▶ SHORT EXERCISE: Only the lines from the start up to and including the line containing "the long handle." should be repeated, word for word.

▶ RECORDED DATA:
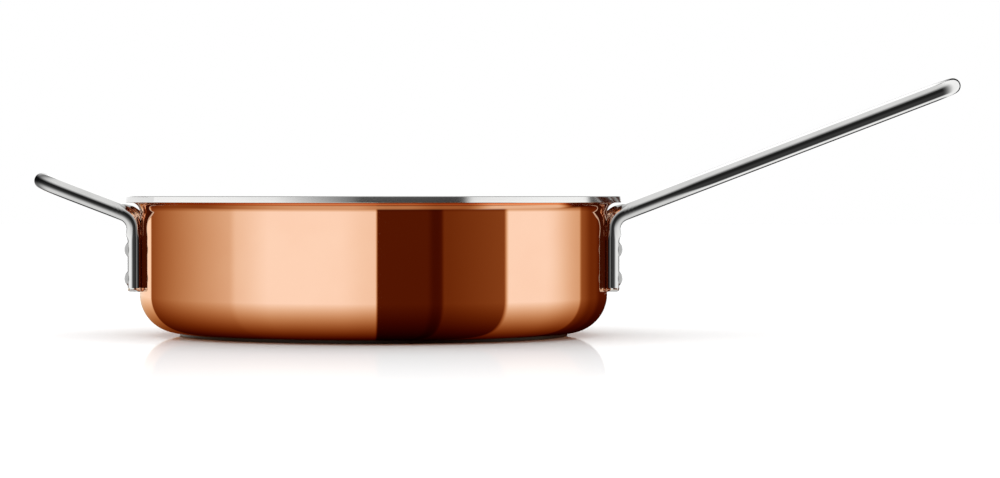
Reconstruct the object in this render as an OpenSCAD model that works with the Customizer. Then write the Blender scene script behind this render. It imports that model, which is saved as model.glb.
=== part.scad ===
// Copper-clad saute pan with two bent-bar handles and a flat drop-grip lid.
// Units mm. Origin: centre of the base underside. +Z up, +X along the long handle.

/* [Pan body] */
// Inner diameter of the straight wall
inner_d = 240; // [220:1:280]
// Height of the flange's top above the surface the pan stands on
rim_z = 71.7; // [66:0.1:90]
// Outer copper layer thickness
copper_t = 0.5; // [0.3:0.1:0.8]
// Aluminium middle layer thickness
core_t = 1.4; // [1.2:0.1:1.8]
// Inner steel layer thickness
liner_t = 0.4; // [0.3:0.1:0.6]
// Outside radius of the bend between bottom and wall
corner_r = 20; // [14:0.5:26]
// Outside radius of the flare below the flange
flare_r = 4.8; // [4:0.1:6]
// Flat width of the flange beyond the flare
flange_flat = 0.9; // [0.9:0.1:1.4]
// Width of the liner's lip that closes the flange edge
lip_w = 0.8; // [0.5:0.1:0.9]
// Diameter of the magnetic steel base plate
base_d = 203.2; // [180:0.2:206]
// Thickness of the base plate
base_t = 1.6; // [1.2:0.1:3]
// Edge chamfer of the base plate
base_edge = 0.4; // [0.2:0.1:0.6]

/* [Handles] */
// Diameter of the round bar
bar_d = 8; // [7.6:0.1:8.4]
// Distance between the two legs of a handle, axis to axis
leg_gap = 38; // [32:0.5:50]
// Rise of the legs above level
rise = 20.95; // [15:0.05:28]
// Bend radius at the bar's axis between foot and leg
leg_bend_r = 9; // [8:0.25:10]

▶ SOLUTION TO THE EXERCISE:
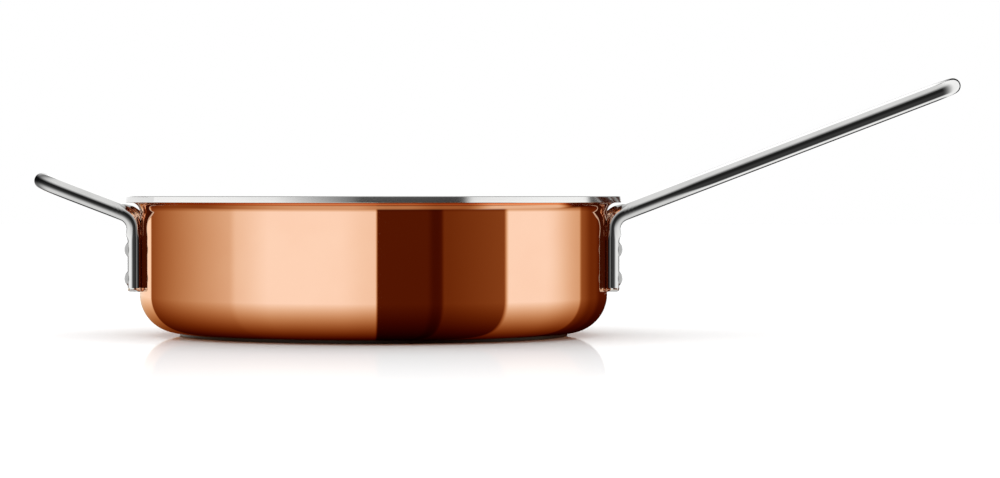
Reconstruct the object in this render as an OpenSCAD model that works with the Customizer. Then write the Blender scene script behind this render. It imports that model, which is saved as model.glb.
=== part.scad ===
// Copper-clad saute pan with two bent-bar handles and a flat drop-grip lid.
// Units mm. Origin: centre of the base underside. +Z up, +X along the long handle.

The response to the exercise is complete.